What fosters a “mustang-like joy of racing?” Mustangs run free with no bridle (harness) or passenger to guide their actions. The concept is less about the absence of restrictions and more about the presence of a spirit that feels in complete control of its destiny. Barbaro certainly wore a bridle—the steering wheel that connected driver with athlete. But there was no bridle on Barbaro’s heart and spirit. Barbaro was doing what he wanted to do. And Prado knew that and felt no need to order or “lead” the horse to “run real hard.”
What is the Source of a Mustang-like Engagement?
We all know what performance unleashed looks like up close. It is a service experience delivered by someone who seems eager to create a sensational memory and able to operate as if “she or he owned the place.” It is the employee found asleep at her desk early in the morning because she “had to crack the code” and worked super late until she did. It is the associate strongly defending his firm even before hearing evidence of an improper action because, “I am sure we did the right thing; we always do.” Here are three ways to nurture a “mustang” spirit.
Promote a Compelling Purpose
In her book Fabled Service, Betsy Sanders tells the story of a homeless woman dressed in dirty apparel who entered the flagship Nordstrom store in downtown Seattle. No one questioned her motives as she made her way to the evening gown section of the store. Warmly greeted by the sales associate, she stated she wanted to try on an evening dress. Without hesitation, the sales associate helped her try on several expensive dresses, commenting on how well she looked in each. After a while, the homeless woman thanked the sales associate and made her way back to the street, a smile on her face; her head held high.
A customer who had witnessed the whole scene approached the sales associate and inquired about the motives behind her generous actions. “You knew from the start she was not going to buy an evening dress. So why did you take such time with this poor street person?” Confidently, the salesperson responded, “This is what we are here for: our purpose is to serve and be kind.”
We could do a cost benefit analysis of this tender moment and question her sales priorities. But Nordstorm knows the power of purpose in channeling commitment and spirit. A purpose communicates the “why.” And a compelling “why” drives actions even when no one is looking. It is the foundation of a belief system that pilots values that direct actions. Disney theme parks are places of magic down to the tiniest detail; Starbucks are coffee houses that warmly serve as local watering holes; and Lockheed Martin delivers innovative solutions to help their customers keep people safe. “A noble purpose,” wrote author Gary Hamel, “inspires sacrifice, stimulates innovation, and encourages perseverance.”
Support Extreme Kindness
John Longstreet, now CEO of the Pennsylvania Hotel and Restaurant Association, was once the general manager of a large hotel in the Dallas, TX area that catered primarily to business guests. His philosophy on leadership was unique and refreshing. When I had taught corporate leadership classes at his hotel, I always asked John to talk with the participants on our second day of class. By the second day attendees had seen first-hand the impact of John’s leadership. A popular question was: “What do you view as your primary job?”

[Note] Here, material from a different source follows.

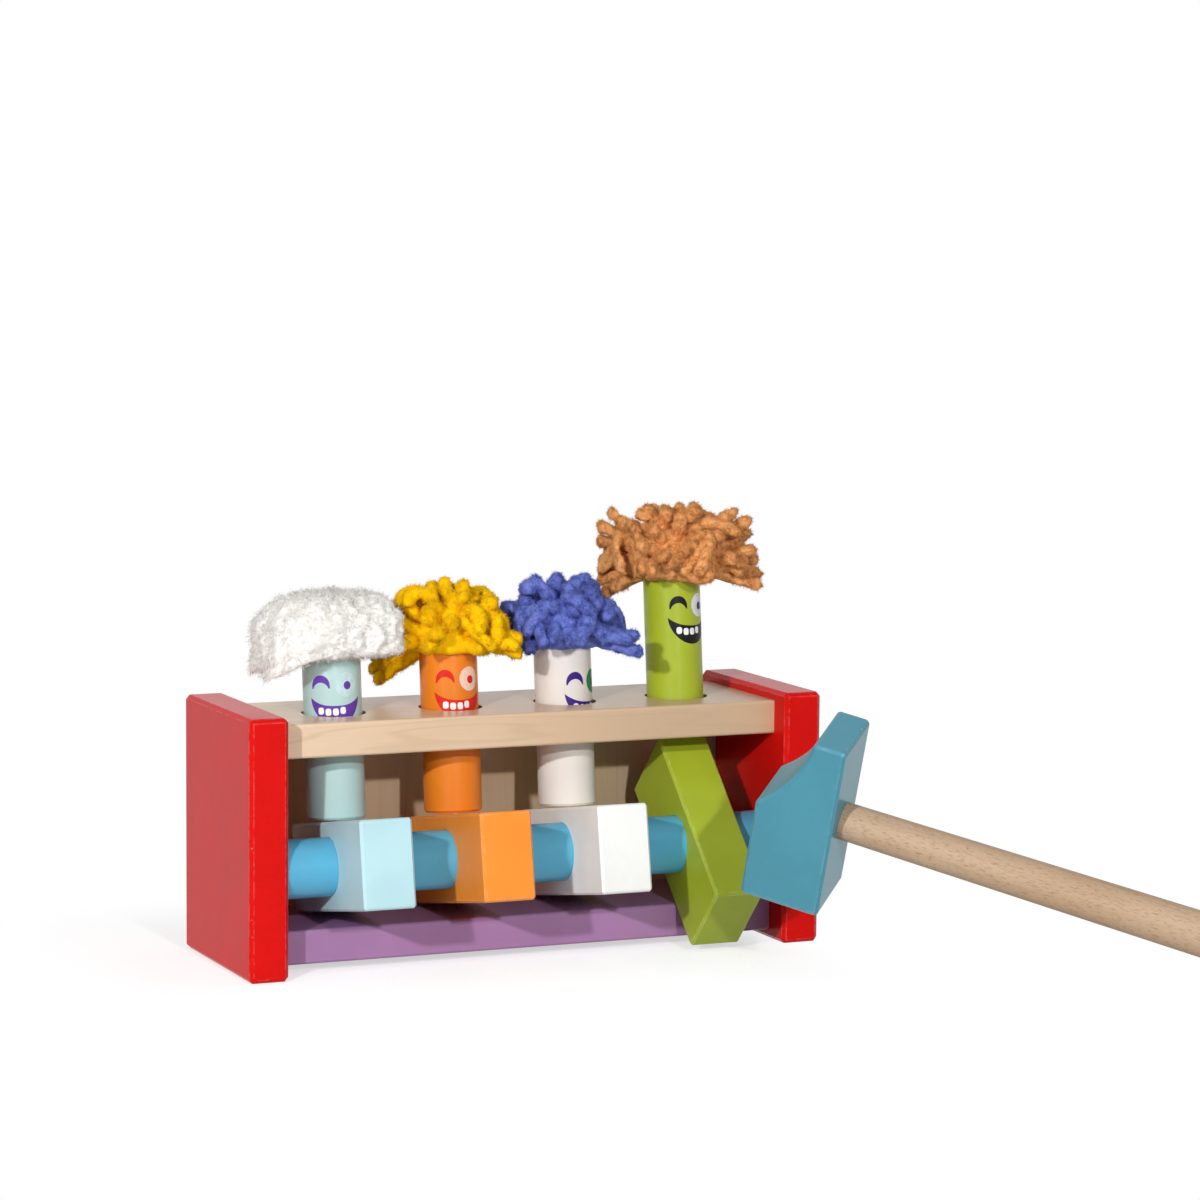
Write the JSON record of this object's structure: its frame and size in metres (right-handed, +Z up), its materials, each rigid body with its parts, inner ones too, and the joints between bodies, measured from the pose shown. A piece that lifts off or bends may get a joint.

“My job,” John would tell them, “Is to treat my associates exactly like I want them to treat our guests. It is more than being nice to them, I want them to be carriers of kindness. You don’t train people to be kind; they already know how to do that. You create an environment that encourages kindness to be expressed. It is the housekeeper getting on her knees to talk eye level with the young child of a guest; it is wait staff in the restaurant who not only remembers details about a guest but shares them with other associates.” That is kindness on steroids.”
Keep Kindling Passion
I watched the movies Amadeus, Rocket Man, and Bohemian Rhapsody on a cross country flight and back. The common themes were three amazing talents—Mozart, Elton John, and Freddie Mercury of Queen—whose passions for music kept them productive at a high-performance level despite rejection, disappointment, and pain. They never lost their mustang spirit. Creating a passion-filled environment requires leaders willing to allow associates to “color outside the lines.”
Seth Godin in a TED talk once asked the audience to raise their right hand as high as they could. Once their hands were in the air, he requested they hold their hand up a little higher. When they complied, he queried them about why they did not reach for the sky on the first request. Great leaders, like Edgar Prado, create such supportive relationships associates are eager to give their best right out of the gate.

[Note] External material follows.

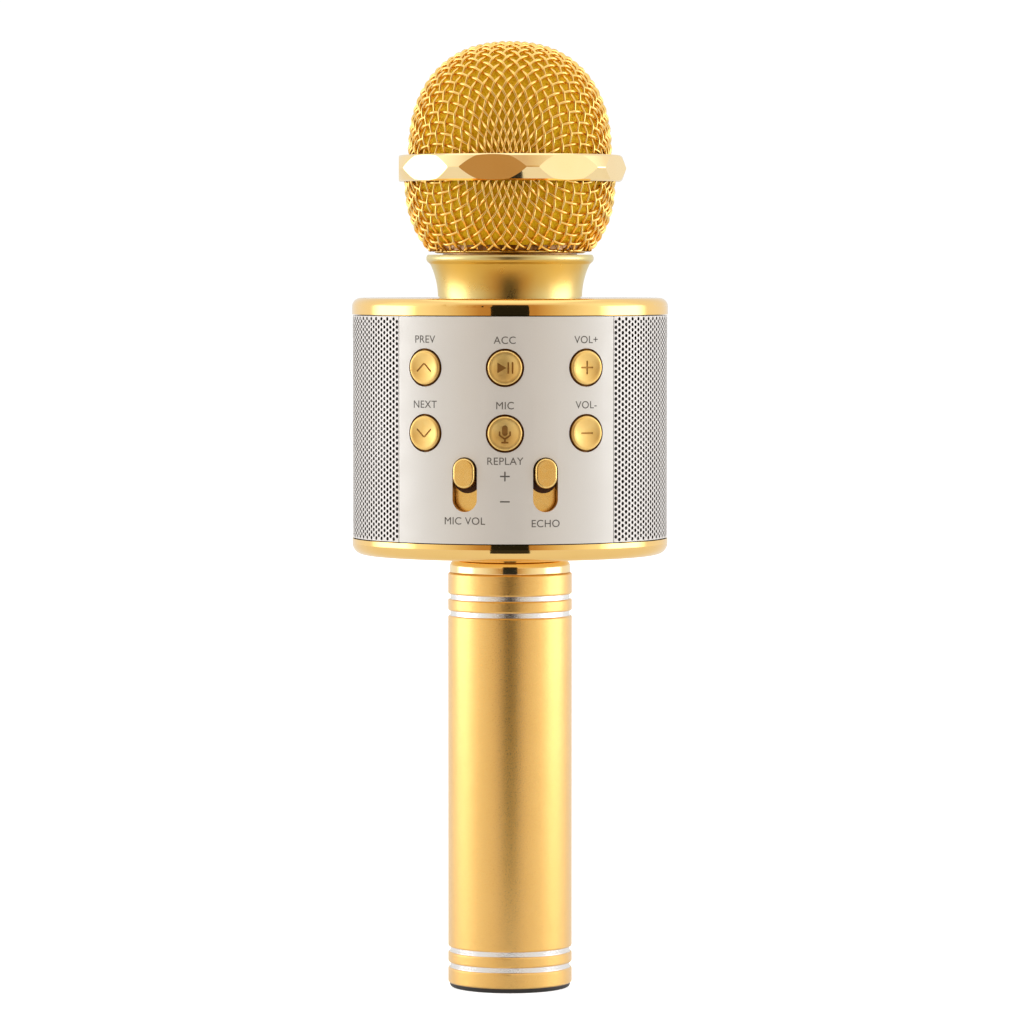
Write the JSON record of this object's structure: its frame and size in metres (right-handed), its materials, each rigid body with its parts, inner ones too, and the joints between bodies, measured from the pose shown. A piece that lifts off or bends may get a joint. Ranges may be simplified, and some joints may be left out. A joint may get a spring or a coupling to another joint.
{
  "type": "karaoke microphone",
  "caption": "Hand-held wireless karaoke microphone: gold wire-mesh head, silver loudspeaker drum with push buttons and sliders, slim gold handle.",
  "frame": {"origin": "centre of the flat face at the handle's lower end", "axes": "+Z along the microphone's axis towards the head; -Y is the way the control panel looks; +X to the right of someone who looks at the panel"},
  "size_m": [0.08, 0.0814, 0.24],
  "materials": {
    "gold_chrome": "bright gold plated plastic",
    "gold_band": "bright gold plated metal",
    "gold_satin": "satin gold anodised, sand-blasted",
    "gold_wire": "shiny gold wire",
    "gold_foam": "open-cell yellow foam",
    "panel_paint": "satin warm silver paint",
    "grille_steel": "perforated silver sheet",
    "black_plastic": "fine matt",
    "black_rubber": "matt",
    "board_green": "solder mask",
    "chip_black": "moulded epoxy",
    "plated_steel": "nickel plated",
    "ferrite": "zinc plated steel over ferrite",
    "paper_cone": "pressed paper",
    "cell_sleeve": "shrink sleeve",
    "lamp_plastic": "frosted light guide"
  },
  "bodies": {
    "head": {"upper_basket": "gold_wire", "lower_basket": "gold_wire", "band_ring": "gold_band", "foam_liner": "gold_foam", "head_ring": "gold_satin"},
    "body": {"top_cap": "gold_chrome", "bottom_cap": "gold_chrome", "front_panel": "panel_paint", "rear_panel": "panel_paint", "left_grille": "grille_steel", "right_grille": "grille_steel", "chassis": "black_plastic", "left_speaker_frame": "plated_steel", "right_speaker_frame": "plated_steel", "left_speaker_magnet": "ferrite", "right_speaker_magnet": "ferrite", "left_speaker_cone": "paper_cone", "right_speaker_cone": "paper_cone", "control_carrier": "black_plastic", "key_switches": "black_plastic", "microphone_volume_pot": "plated_steel", "echo_pot": "plated_steel", "port_board": "board_green", "usb_socket": "plated_steel", "aux_jack": "black_plastic", "card_socket": "plated_steel", "status_lamp": "lamp_plastic", "power_switch": "plated_steel", "rear_screws": "plated_steel", "main_board": "board_green", "board_chips": "chip_black", "neck_collar": "gold_satin", "capsule_holder": "black_rubber", "capsule": "plated_steel", "handle_tube": "gold_satin", "handle_collar": "gold_band", "handle_insert": "black_plastic", "battery_cell": "cell_sleeve", "battery_cradle": "black_plastic", "end_cap": "black_plastic"},
    "power_slide": {"power_knob": "black_plastic"},
    "previous_key": {"previous_button": "gold_chrome", "previous_plunger": "chip_black"},
    "play_pause_key": {"play_pause_button": "gold_chrome", "play_pause_plunger": "chip_black"},
    "volume_up_key": {"volume_up_button": "gold_chrome", "volume_up_plunger": "chip_black"},
    "next_key": {"next_button": "gold_chrome", "next_plunger": "chip_black"},
    "microphone_key": {"microphone_button": "gold_chrome", "microphone_plunger": "chip_black"},
    "volume_down_key": {"volume_down_button": "gold_chrome", "volume_down_plunger": "chip_black"},
    "microphone_volume_slider": {"microphone_volume_knob": "gold_chrome", "microphone_volume_lever": "plated_steel"},
    "echo_slider": {"echo_knob": "gold_chrome", "echo_lever": "plated_steel"}
  },
  "joints": [
    {"name": "head_lift", "type": "slide", "parent": "body", "child": "head", "axis": [0, 0, 1], "range_m": [0, 0.04]},
    {"name": "previous_press", "type": "slide", "parent": "body", "child": "previous_key", "axis": [0.5, 0.866, 0], "range_m": [0, 0.0005], "stiffness_N_per_m": 1600, "springref_m": -0.0005},
    {"name": "play_pause_press", "type": "slide", "parent": "body", "child": "play_pause_key", "axis": [0, 1, 0], "range_m": [0, 0.0005], "stiffness_N_per_m": 1600, "springref_m": -0.0005},
    {"name": "volume_up_press", "type": "slide", "parent": "body", "child": "volume_up_key", "axis": [-0.5, 0.866, 0], "range_m": [0, 0.0005], "stiffness_N_per_m": 1600, "springref_m": -0.0005},
    {"name": "next_press", "type": "slide", "parent": "body", "child": "next_key", "axis": [0.5, 0.866, 0], "range_m": [0, 0.0005], "stiffness_N_per_m": 1600, "springref_m": -0.0005},
    {"name": "microphone_press", "type": "slide", "parent": "body", "child": "microphone_key", "axis": [0, 1, 0], "range_m": [0, 0.0005], "stiffness_N_per_m": 1600, "springref_m": -0.0005},
    {"name": "volume_down_press", "type": "slide", "parent": "body", "child": "volume_down_key", "axis": [-0.5, 0.866, 0], "range_m": [0, 0.0005], "stiffness_N_per_m": 1600, "springref_m": -0.0005},
    {"name": "microphone_volume_slide", "type": "slide", "parent": "body", "child": "microphone_volume_slider", "axis": [0, 0, 1], "range_m": [-0.0054, 0]},
    {"name": "echo_slide", "type": "slide", "parent": "body", "child": "echo_slider", "axis": [0, 0, 1], "range_m": [-0.0054, 0]},
    {"name": "power_slide", "type": "slide", "parent": "body", "child": "power_slide", "axis": [0, 0, 1], "range_m": [-0.004, 0]}
  ]
}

When I asked the late Herb Kelleher, founder and CEO of Southwest Airlines, how he helped lead a company of passionate employees, he commented on his wish to have a diverse team, willing to take risks. “Associates watch how you treat those who are unique and different,” he told me. “It lets them know if you are really serious about ‘being courageous,’ one of our company’s core values.”
Kevin and Jackie Freiberg, in their best-selling book, Nuts: Southwest Airlines’ Crazy Recipe for Business and Personal Success, relate the story of the time Al Gore came to Southwest during his campaign for president. He sent a group of front people to Southwest who wanted to plant questions in the audience to ask after Gore’s speech. Colleen Barrett, then EVP of People for Southwest, quickly said, “No, our people would be so offended by that. I’m not worried about who the vice president calls on. Our people will be spontaneous, they will ask good, substantive questions; and they will be articulate.” The event was a smashing success.
Barbaro is the only horse in history to be buried on the grounds of Churchill Downs, the site of the 142-year-old Kentucky Derby. Steve Haskin, a blogger for bloodhorse.com wrote, ” …Barbaro experienced the ultimate in human kindness and compassion while being pampered like the noblest of kings. And he leaves behind a legacy that far transcends his stunning victory in the Kentucky Derby. Cervantes said, ‘The guts carry the feet, not the feet the guts.’ Barbaro’s guts carried his feet to victory after victory. But they carried his heart a lot farther.”